DATASET CONTENT »
----------------------------------------

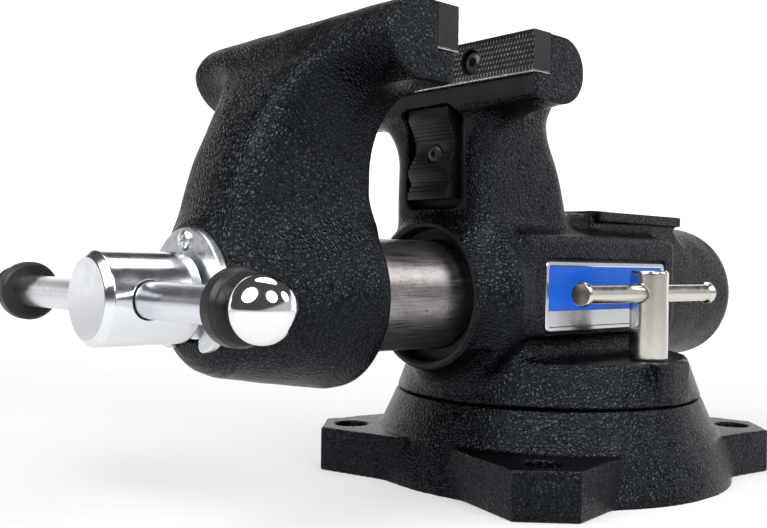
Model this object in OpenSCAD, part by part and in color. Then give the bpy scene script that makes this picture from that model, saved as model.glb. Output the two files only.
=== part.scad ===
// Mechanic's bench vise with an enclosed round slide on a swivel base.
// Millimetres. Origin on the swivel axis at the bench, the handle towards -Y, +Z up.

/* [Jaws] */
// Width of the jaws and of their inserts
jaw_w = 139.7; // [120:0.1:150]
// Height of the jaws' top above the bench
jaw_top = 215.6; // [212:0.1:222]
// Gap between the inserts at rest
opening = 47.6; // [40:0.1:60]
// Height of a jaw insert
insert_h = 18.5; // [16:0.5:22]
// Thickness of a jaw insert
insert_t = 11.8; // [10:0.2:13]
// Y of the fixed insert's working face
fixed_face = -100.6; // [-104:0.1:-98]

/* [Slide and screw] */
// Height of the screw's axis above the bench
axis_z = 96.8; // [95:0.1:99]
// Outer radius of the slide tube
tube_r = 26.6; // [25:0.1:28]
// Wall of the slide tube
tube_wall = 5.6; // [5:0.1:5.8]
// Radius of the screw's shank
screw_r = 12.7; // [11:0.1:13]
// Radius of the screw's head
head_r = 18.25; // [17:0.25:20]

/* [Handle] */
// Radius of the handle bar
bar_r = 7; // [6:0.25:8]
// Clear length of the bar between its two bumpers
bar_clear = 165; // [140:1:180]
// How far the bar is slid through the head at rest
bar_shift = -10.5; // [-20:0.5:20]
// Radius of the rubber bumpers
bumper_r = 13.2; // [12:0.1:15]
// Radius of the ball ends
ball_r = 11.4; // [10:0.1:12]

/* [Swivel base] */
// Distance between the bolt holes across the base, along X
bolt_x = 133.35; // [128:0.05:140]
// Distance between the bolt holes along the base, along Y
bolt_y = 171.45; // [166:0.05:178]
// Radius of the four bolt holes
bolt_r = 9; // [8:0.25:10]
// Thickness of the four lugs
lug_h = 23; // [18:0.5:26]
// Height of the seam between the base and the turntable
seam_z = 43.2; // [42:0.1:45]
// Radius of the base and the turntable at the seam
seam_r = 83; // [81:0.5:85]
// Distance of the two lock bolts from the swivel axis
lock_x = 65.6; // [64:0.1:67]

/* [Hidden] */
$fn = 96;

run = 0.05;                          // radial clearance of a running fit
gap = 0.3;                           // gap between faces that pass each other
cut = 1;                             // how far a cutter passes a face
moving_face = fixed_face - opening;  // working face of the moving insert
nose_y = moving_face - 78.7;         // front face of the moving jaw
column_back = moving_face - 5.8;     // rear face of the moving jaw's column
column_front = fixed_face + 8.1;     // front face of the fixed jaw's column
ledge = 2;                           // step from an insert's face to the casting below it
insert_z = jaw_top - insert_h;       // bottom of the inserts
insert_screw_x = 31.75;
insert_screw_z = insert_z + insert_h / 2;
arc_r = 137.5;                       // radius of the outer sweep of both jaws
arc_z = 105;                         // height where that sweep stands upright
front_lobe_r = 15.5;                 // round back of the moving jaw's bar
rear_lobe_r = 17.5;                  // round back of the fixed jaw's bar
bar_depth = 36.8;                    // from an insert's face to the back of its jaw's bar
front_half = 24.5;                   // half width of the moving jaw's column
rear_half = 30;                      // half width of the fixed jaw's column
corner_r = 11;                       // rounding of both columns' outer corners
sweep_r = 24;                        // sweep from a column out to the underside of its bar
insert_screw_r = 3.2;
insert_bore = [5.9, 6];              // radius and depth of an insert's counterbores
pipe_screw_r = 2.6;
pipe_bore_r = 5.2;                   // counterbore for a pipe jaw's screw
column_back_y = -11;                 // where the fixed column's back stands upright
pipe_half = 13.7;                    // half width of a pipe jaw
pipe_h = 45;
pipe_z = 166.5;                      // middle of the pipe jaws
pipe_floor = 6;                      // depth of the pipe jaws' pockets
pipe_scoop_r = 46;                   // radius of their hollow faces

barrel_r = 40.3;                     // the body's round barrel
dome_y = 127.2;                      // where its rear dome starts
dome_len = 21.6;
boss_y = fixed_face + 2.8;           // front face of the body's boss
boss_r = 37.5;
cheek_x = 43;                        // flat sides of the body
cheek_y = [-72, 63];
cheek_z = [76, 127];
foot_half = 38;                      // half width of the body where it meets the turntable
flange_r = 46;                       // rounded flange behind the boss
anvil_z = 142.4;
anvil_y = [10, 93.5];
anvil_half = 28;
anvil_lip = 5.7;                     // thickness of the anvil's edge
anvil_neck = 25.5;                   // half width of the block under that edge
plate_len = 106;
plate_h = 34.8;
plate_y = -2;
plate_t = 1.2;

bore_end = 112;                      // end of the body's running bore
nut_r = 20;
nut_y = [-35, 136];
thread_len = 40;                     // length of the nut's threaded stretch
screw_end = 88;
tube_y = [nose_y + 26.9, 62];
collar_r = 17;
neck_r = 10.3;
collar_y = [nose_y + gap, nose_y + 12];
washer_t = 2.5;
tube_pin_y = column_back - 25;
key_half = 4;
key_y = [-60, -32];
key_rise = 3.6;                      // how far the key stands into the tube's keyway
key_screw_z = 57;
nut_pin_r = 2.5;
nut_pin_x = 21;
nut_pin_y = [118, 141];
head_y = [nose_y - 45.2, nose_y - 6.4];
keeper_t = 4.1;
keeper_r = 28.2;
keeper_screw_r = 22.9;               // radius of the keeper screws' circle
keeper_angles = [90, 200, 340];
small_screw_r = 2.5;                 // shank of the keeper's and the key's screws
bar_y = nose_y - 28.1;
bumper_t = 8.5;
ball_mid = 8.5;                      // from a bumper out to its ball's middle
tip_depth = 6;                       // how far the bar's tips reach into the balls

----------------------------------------

DIRECTIONS » All of the material above needs to be copied exactly.

SOLUTION TO THE PROBLEM »
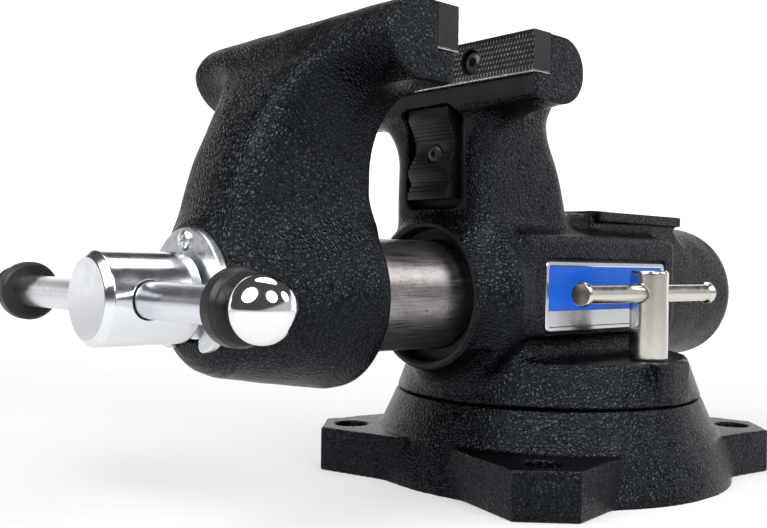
Model this object in OpenSCAD, part by part and in color. Then give the bpy scene script that makes this picture from that model, saved as model.glb. Output the two files only.
=== part.scad ===
// Mechanic's bench vise with an enclosed round slide on a swivel base.
// Millimetres. Origin on the swivel axis at the bench, the handle towards -Y, +Z up.

/* [Jaws] */
// Width of the jaws and of their inserts
jaw_w = 139.7; // [120:0.1:150]
// Height of the jaws' top above the bench
jaw_top = 215.6; // [212:0.1:222]
// Gap between the inserts at rest
opening = 47.6; // [40:0.1:60]
// Height of a jaw insert
insert_h = 18.5; // [16:0.5:22]
// Thickness of a jaw insert
insert_t = 11.8; // [10:0.2:13]
// Y of the fixed insert's working face
fixed_face = -100.6; // [-104:0.1:-98]

/* [Slide and screw] */
// Height of the screw's axis above the bench
axis_z = 96.8; // [95:0.1:99]
// Outer radius of the slide tube
tube_r = 26.6; // [25:0.1:28]
// Wall of the slide tube
tube_wall = 5.6; // [5:0.1:5.8]
// Radius of the screw's shank
screw_r = 12.7; // [11:0.1:13]
// Radius of the screw's head
head_r = 18.25; // [17:0.25:20]

/* [Handle] */
// Radius of the handle bar
bar_r = 7; // [6:0.25:8]
// Clear length of the bar between its two bumpers
bar_clear = 165; // [140:1:180]
// How far the bar is slid through the head at rest
bar_shift = -10.5; // [-20:0.5:20]
// Radius of the rubber bumpers
bumper_r = 13.2; // [12:0.1:15]
// Radius of the ball ends
ball_r = 11.4; // [10:0.1:12]

/* [Swivel base] */
// Distance between the bolt holes across the base, along X
bolt_x = 133.35; // [128:0.05:140]
// Distance between the bolt holes along the base, along Y
bolt_y = 171.45; // [166:0.05:178]
// Radius of the four bolt holes
bolt_r = 9; // [8:0.25:10]
// Thickness of the four lugs
lug_h = 23; // [18:0.5:26]
// Height of the seam between the base and the turntable
seam_z = 43.2; // [42:0.1:45]
// Radius of the base and the turntable at the seam
seam_r = 83; // [81:0.5:85]
// Distance of the two lock bolts from the swivel axis
lock_x = 65.6; // [64:0.1:67]

/* [Hidden] */
$fn = 96;

run = 0.05;                          // radial clearance of a running fit
gap = 0.3;                           // gap between faces that pass each other
cut = 1;                             // how far a cutter passes a face
moving_face = fixed_face - opening;  // working face of the moving insert
nose_y = moving_face - 78.7;         // front face of the moving jaw
column_back = moving_face - 5.8;     // rear face of the moving jaw's column
column_front = fixed_face + 8.1;     // front face of the fixed jaw's column
ledge = 2;                           // step from an insert's face to the casting below it
insert_z = jaw_top - insert_h;       // bottom of the inserts
insert_screw_x = 31.75;
insert_screw_z = insert_z + insert_h / 2;
arc_r = 137.5;                       // radius of the outer sweep of both jaws
arc_z = 105;                         // height where that sweep stands upright
front_lobe_r = 15.5;                 // round back of the moving jaw's bar
rear_lobe_r = 17.5;                  // round back of the fixed jaw's bar
bar_depth = 36.8;                    // from an insert's face to the back of its jaw's bar
front_half = 24.5;                   // half width of the moving jaw's column
rear_half = 30;                      // half width of the fixed jaw's column
corner_r = 11;                       // rounding of both columns' outer corners
sweep_r = 24;                        // sweep from a column out to the underside of its bar
insert_screw_r = 3.2;
insert_bore = [5.9, 6];              // radius and depth of an insert's counterbores
pipe_screw_r = 2.6;
pipe_bore_r = 5.2;                   // counterbore for a pipe jaw's screw
column_back_y = -11;                 // where the fixed column's back stands upright
pipe_half = 13.7;                    // half width of a pipe jaw
pipe_h = 45;
pipe_z = 166.5;                      // middle of the pipe jaws
pipe_floor = 6;                      // depth of the pipe jaws' pockets
pipe_scoop_r = 46;                   // radius of their hollow faces

barrel_r = 40.3;                     // the body's round barrel
dome_y = 127.2;                      // where its rear dome starts
dome_len = 21.6;
boss_y = fixed_face + 2.8;           // front face of the body's boss
boss_r = 37.5;
cheek_x = 43;                        // flat sides of the body
cheek_y = [-72, 63];
cheek_z = [76, 127];
foot_half = 38;                      // half width of the body where it meets the turntable
flange_r = 46;                       // rounded flange behind the boss
anvil_z = 142.4;
anvil_y = [10, 93.5];
anvil_half = 28;
anvil_lip = 5.7;                     // thickness of the anvil's edge
anvil_neck = 25.5;                   // half width of the block under that edge
plate_len = 106;
plate_h = 34.8;
plate_y = -2;
plate_t = 1.2;

bore_end = 112;                      // end of the body's running bore
nut_r = 20;
nut_y = [-35, 136];
thread_len = 40;                     // length of the nut's threaded stretch
screw_end = 88;
tube_y = [nose_y + 26.9, 62];
collar_r = 17;
neck_r = 10.3;
collar_y = [nose_y + gap, nose_y + 12];
washer_t = 2.5;
tube_pin_y = column_back - 25;
key_half = 4;
key_y = [-60, -32];
key_rise = 3.6;                      // how far the key stands into the tube's keyway
key_screw_z = 57;
nut_pin_r = 2.5;
nut_pin_x = 21;
nut_pin_y = [118, 141];
head_y = [nose_y - 45.2, nose_y - 6.4];
keeper_t = 4.1;
keeper_r = 28.2;
keeper_screw_r = 22.9;               // radius of the keeper screws' circle
keeper_angles = [90, 200, 340];
small_screw_r = 2.5;                 // shank of the keeper's and the key's screws
bar_y = nose_y - 28.1;
bumper_t = 8.5;
ball_mid = 8.5;                      // from a bumper out to its ball's middle
tip_depth = 6;                       // how far the bar's tips reach into the balls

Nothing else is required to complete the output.